I’m trying to ensure that I keep doing blog updates. I’m going to try to ensure that I give daily updates.
That’s one problem with my depression. My interest in things comes and goes super quick.
I really wished that I had developed hobbies as a kid, or had gotten into the habit of taking interests in things I like.
I’m in the process of buying rain gear for my bicycle so that I can ride more comfortably in the rain. As I’ve said, I don’t find the rain as fun to ride in now as I once did when I was in my teens and twenties.
It’s National Truth and Reconciliation day and I have absolutely no idea of what to do. Do I attend the marches? Should I attend the protests? I’m at a complete loss of what to do.
Yes, the Truth and Reconciliation Commission has confirmed that my grandmother attended Indian Residential Schools as a child.
The fact that my grandmother was Swampy Cree meant that she would have suffered the anti-Indian sentiment and racism that was extremely prevalent back in the 1920s, 1930s, 1940s. Add to that her attendance at the Indian Residential School program and it’s easy to see why she couldn’t parent Richard properly.
I know that she had a problem with alcohol when she was pregnant with Richard. Sure, fine, people didn’t fully understand the effects of alcohol back then. But she was only 23 when she had Richard. She was much younger when she had my uncle Norman. What would drive someone to drink like she did?
We know the answer to that now.
My father never once embraced the fact that he was half Cree and half Irish. Being a “half-breed” no doubt would have caused him all sorts of problems in the 1940s and 1950s.
When I moved back to Alberta in 1990 I met up with my uncle Doug. He asked me if I had my metis papers. I asked him what those are. He said that Richard had done a good job of keeping both my brother and I isolated from the Indian side of our family. Doug had asked me if I wanted to get my metis papers. Sure I said. But it never went any further. Richard really wasn’t on speaking terms with Doug and Doug had told me not to mention my intentions to get my metis papers to Richard as this would no doubt upset Richard. My paperwork never went any further after Doug moved out of the city and went up north.
How much of the dysfunction that my family went through was due to this “intergenerational trauma” that everyone speaks of?
As a white person, do I have any claim to this “intergenerational trauma” which ran rampant on the paternal side of my family or am I supposed to apologize for the actions of my maternal French and Scottish forefathers?

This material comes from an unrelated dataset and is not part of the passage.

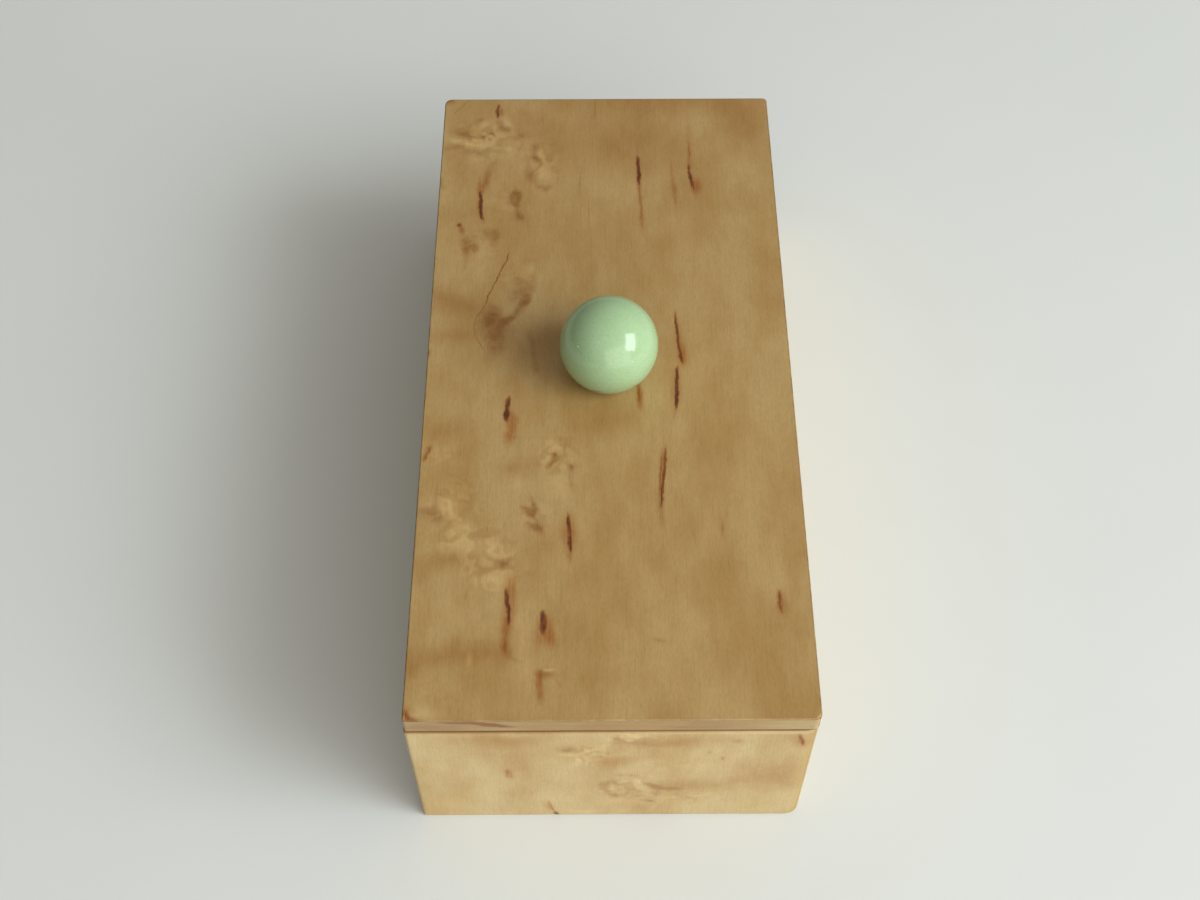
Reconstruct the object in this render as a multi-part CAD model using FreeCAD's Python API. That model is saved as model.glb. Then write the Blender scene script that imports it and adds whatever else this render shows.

I realize that being white I’ve enjoyed privileges that my uncle Norman’s kids probably didn’t have. However, at the same time my family tree was laid to waste by the treatment of the First Nations in this country.
When I was younger, I would often ask my father what I was if Grandma was an Indian. He’d say that I was nothing more than a mutt. A little bit of this, and a little bit of that, but not enough of anything to be special.
I forget what year this happened, but it was when Andy Anderson was still alive. Andy was my grandmother’s husband at the time. He was my father’s step father. Anyways, Andy was in the nursing home at the Mewburn nursing home at the Univeristy of Alberta Hospital. This is after my grandmother had moved out of our house on Canadian Forces Base Griesbach. She lived in an apartment on 111th Street and 107th Ave. Richard would frequently drop us off for the weekend to stay with grandma. One day we were taking the bus down to see Andy. The bus driver mis-calculated and stopped the bus with a garbage can blocking the rear doors. Without missing a beat grandma yelled up at the driver “Driver! Do you think because I’m an Indian I’m going to jump in the fucking garbage can for you?”. Yes, grandma could swear. Just as Richard could.
The next time that anything related to her Indian status came up was in the summer of 1985 when we had been sent up from Toronto to spend the summer with grandma. I noticed that she could write letters using both hands. I asked her how she learnt how to do that and if she could teach me. All she said is that she’d have to beat my hands with a stick like the nuns had beat her hands. She was left-handed. Being left-handed was actually something that the Catholic Church had an actual hang-up on.
Maybe eventually one day I’ll have this all figured out.
Until then it’s all as confusing as hell.